I am a Bioinformatician and recently stuck in a problem which requires some scripting to speed up my process. We have a software called PHASE and Command that I type in my command line to fire software is
./PHASE test.inp test.out
where PHASE is the name of the program and test.ip is the input file and test.out is the output file.It takes one core to run the above process which takes approx 3 hours to complete.
Now I have 1000 of input files say test1.inp
,test2.inp
,test3.inp
,... and so on to test1000.inp
and want to generate all 1000 output files: test1.out
,test2.out
,.., test100.out
using full capacity of my system which has 4 cores.

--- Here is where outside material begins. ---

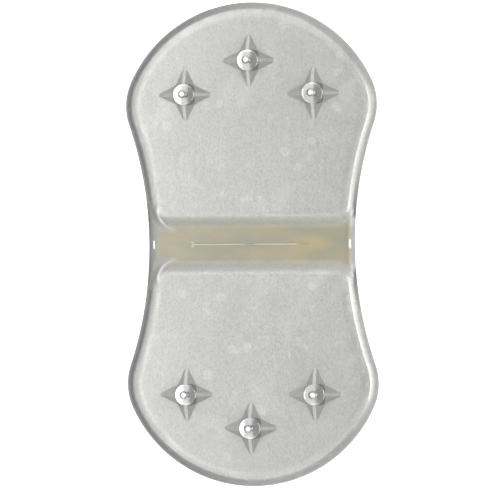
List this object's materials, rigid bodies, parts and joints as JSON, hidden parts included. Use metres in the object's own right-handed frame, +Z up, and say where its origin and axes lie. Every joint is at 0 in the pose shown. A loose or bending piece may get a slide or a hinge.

To use full capacity of my system I want to fire 4 instance of the above script that takes 4 input files like this and generate 4 different outputs
./PHASE test1.inp test1.out
./PHASE test2.inp test2.out
./PHASE test3.inp test3.out
./PHASE test4.inp test4.out
After each job is finished and output file has been generated the script should again fire up the remaining input files until all are over.
./PHASE test5.inp test5.out
./PHASE test6.inp test6.out
./PHASE test7.inp test7.out
./PHASE test8.inp test8.out
and so on..
How do I write the script for the above process where the script takes advantage of 4 cores and speed up my process?